We need more such exploration and discussion, IMO. Since software is largely an abstract thing, having models to help thinking about it in ways analogous to concrete things is useful, if not precise.

1: https://github.com/vinodkd/guts

2: Mindmap flash version: http://vinodkd.github.com/guts/mmap/full/guts.html

Mindmap non-flash version (look below diagram for complete text): http://www.vinodkd.org/guts/mmap/basic/guts.html

3: GUTSE: https://books.google.com/books/about/The_grand_unified_theor...

Having scanned over some of what you link, I would suggest learning a bit about fractal geometry and the possibilities of non-integer dimensions. I suggest this because code and modules probably don't multiply exactly as an area. This will be especially true if you try to go beyond 2D, because the discrepancies between the full R^n space and what software actually does (streak through it in something like a powerlaw distribution) will become worse and worse. (See something like https://physics.stackexchange.com/questions/55269/why-do-fra... .)

See also some ideas in https://codeburst.io/software-estimation-in-the-fractal-dime... or https://www.quora.com/Engineering-Management/Why-are-softwar... for more thoughts that head in that direction.
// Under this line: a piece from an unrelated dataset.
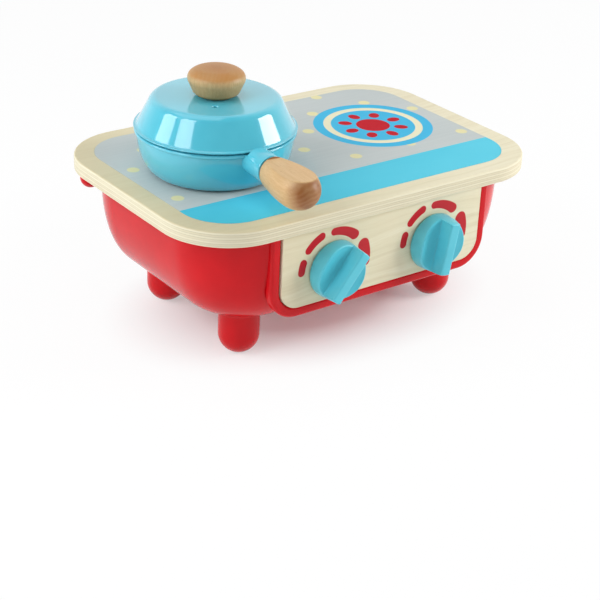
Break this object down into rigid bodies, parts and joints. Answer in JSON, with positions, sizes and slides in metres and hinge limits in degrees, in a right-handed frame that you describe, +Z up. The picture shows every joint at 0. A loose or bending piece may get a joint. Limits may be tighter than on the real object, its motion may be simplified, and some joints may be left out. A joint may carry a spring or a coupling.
{
  "type": "toy stove",
  "caption": "Toy stove with a wooden hob board on a moulded tub with round feet, clicking knobs on a wooden front panel, and a lidded pan on one burner.",
  "frame": {"origin": "centre of the footprint box, on the surface that the feet stand on", "axes": "+Z up, -Y towards the child at the front with the knobs, +X to the right as seen from the front"},
  "size_m": [0.25, 0.187, 0.1572],
  "materials": {
    "cream_plywood": "clear satin lacquer",
    "printed_sheet": "satin print",
    "red_plastic": "gloss moulded",
    "blue_plastic": "satin moulded",
    "blue_enamel": "gloss",
    "white_plastic": "as moulded",
    "beech_wood": "oiled",
    "screw_steel": "zinc plated"
  },
  "bodies": {
    "stove": {"hob_board": "cream_plywood", "hob_sheet": "printed_sheet", "body_shell": "red_plastic", "front_panel": "cream_plywood", "foot_front_left": "red_plastic", "foot_front_right": "red_plastic", "foot_back_left": "red_plastic", "foot_back_right": "red_plastic", "utensil_peg_left": "red_plastic", "utensil_peg_right": "red_plastic", "bush_left": "white_plastic", "bush_right": "white_plastic", "click_spring_left": "white_plastic", "click_spring_right": "white_plastic", "board_screws": "screw_steel", "panel_screws": "screw_steel", "foot_screws": "screw_steel", "spring_screws": "screw_steel"},
    "knob_left": {"knob_left": "blue_plastic", "knob_shaft_left": "white_plastic", "click_wheel_left": "white_plastic", "wheel_screw_left": "screw_steel"},
    "knob_right": {"knob_right": "blue_plastic", "knob_shaft_right": "white_plastic", "click_wheel_right": "white_plastic", "wheel_screw_right": "screw_steel"},
    "pan": {"pan_body": "blue_enamel", "pan_handle": "beech_wood", "handle_screw": "screw_steel"},
    "lid": {"lid_shell": "blue_enamel", "lid_knob": "beech_wood", "lid_screw": "screw_steel"}
  },
  "joints": [
    {"name": "knob_left_turn", "type": "hinge", "parent": "stove", "child": "knob_left", "pos_m": [-0.0363, -0.074, 0.0597], "axis": [0, 1, 0], "continuous": true},
    {"name": "knob_right_turn", "type": "hinge", "parent": "stove", "child": "knob_right", "pos_m": [0.0363, -0.074, 0.0597], "axis": [0, 1, 0], "continuous": true},
    {"name": "pan_lift", "type": "slide", "parent": "stove", "child": "pan", "axis": [0, 0, 1], "range_m": [0, 0.06]},
    {"name": "lid_lift", "type": "slide", "parent": "pan", "child": "lid", "axis": [0, 0, 1], "range_m": [0, 0.05]}
  ]
}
Yes, I was heading in that direction, while having misgivings about using terms like area. The advantage is that its a familiar term, the disadvantage is that its really not the same physics (if there is one to be found). Thanks for the links

Sometimes, an analogy is just an analogy (and not a model). They both have their uses, but if you are taking an analogy to be a model, you are likely to wander into areas of inapplicability. In particular, you cannot validate a claim about software simply on the grounds that it is so in the physics analogy.

That is true. In many countries, there have been efforts to create a "software engineering" profession, mostly motivated by the desire to elevate software development to the level of a profession, with the attendant standards, professional accountability and governing body.

However, this has been fraught with problems, because software engineering differs from physical engineering in fundamental ways and many people have realized that applying physical engineering principles to software leads one to commit an fundamental error in paradigm.

At a basic level, software is a procedural epistemology that manipulates ideas that do not necessarily have to correspond to physical objects. It doesn't mean that physical principles cannot be applied to a subset of the software development process.

However, there are usually better ways to achieve ends in software if one is not constrained by paradigms adopted from the physical world. Even paradigms that are natives to the virtual world (like mathematics -> category theory, functional programming) have not gained the kind of widespread acceptance that one would think they ought to.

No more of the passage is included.